**Aim of the exercise:** Give the total number of lines with the word "piece" in them, and no other words.

**Recorded data:**
⟨

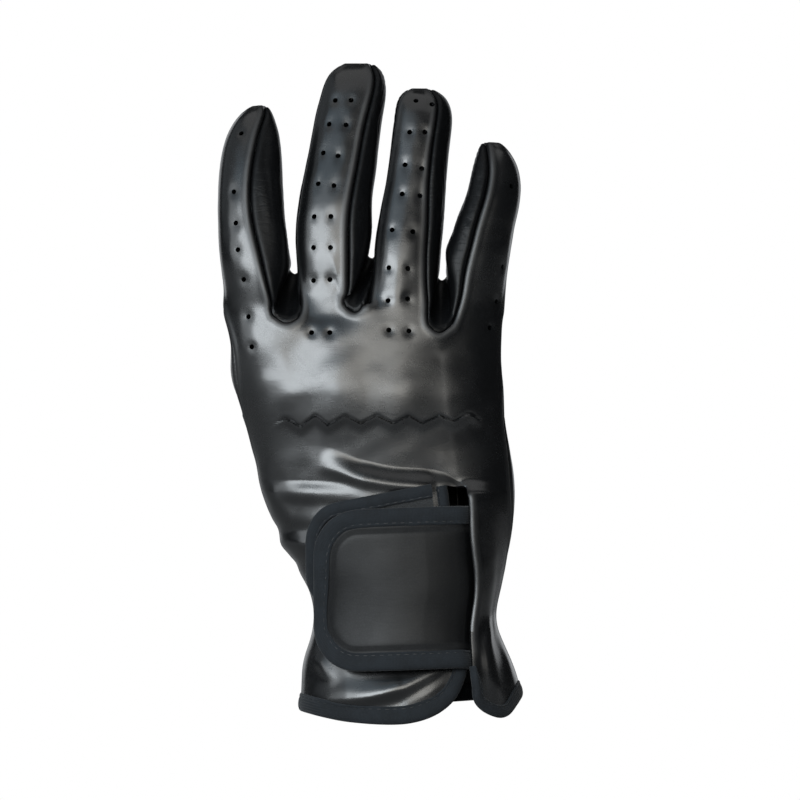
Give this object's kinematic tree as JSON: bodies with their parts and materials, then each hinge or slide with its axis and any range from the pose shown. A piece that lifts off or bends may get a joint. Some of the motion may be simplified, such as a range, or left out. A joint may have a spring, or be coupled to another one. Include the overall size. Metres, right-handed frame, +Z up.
{
  "type": "leather riding and driving glove",
  "caption": "Hollow black leather glove for the right hand, as worn, with a wrist slit closed by a wide tape-bound hook-and-loop tab.",
  "frame": {"origin": "centre of the wrist opening, at the height of the hem", "axes": "+Z up from the wrist to the fingertips, -Y out of the back of the hand, +X towards the little finger, millimetre source stored in metres"},
  "size_m": [0.099, 0.0674, 0.2146],
  "materials": {
    "back_leather": "smooth black leather, soft sheen",
    "palm_leather": "smooth black leather, a little duller",
    "side_leather": "smooth black leather, soft sheen",
    "tab_leather": "smooth black leather, lightly grained",
    "edge_tape": "matt woven tape, blue black",
    "loop_pile": "matt looped pile"
  },
  "bodies": {
    "root": {"back_panel": "back_leather", "palm_panel": "palm_leather", "side_strip_index_middle": "side_leather", "side_strip_middle_ring": "side_leather", "side_strip_ring_little": "side_leather", "thumb": "palm_leather", "hem_tape": "edge_tape", "loop_patch": "loop_pile", "loop_patch_tape": "edge_tape", "closure_tab": "tab_leather", "closure_tab_tape": "edge_tape"}
  },
  "joints": []
}
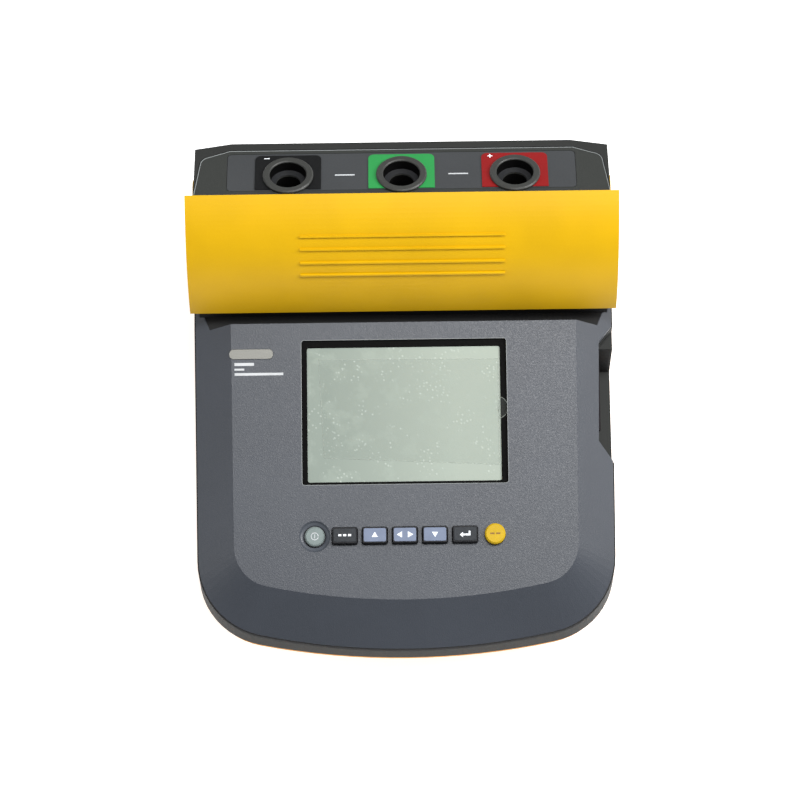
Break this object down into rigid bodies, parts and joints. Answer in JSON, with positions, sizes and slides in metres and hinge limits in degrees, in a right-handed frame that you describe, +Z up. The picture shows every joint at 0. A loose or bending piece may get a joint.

⟩

**Written answer:** 2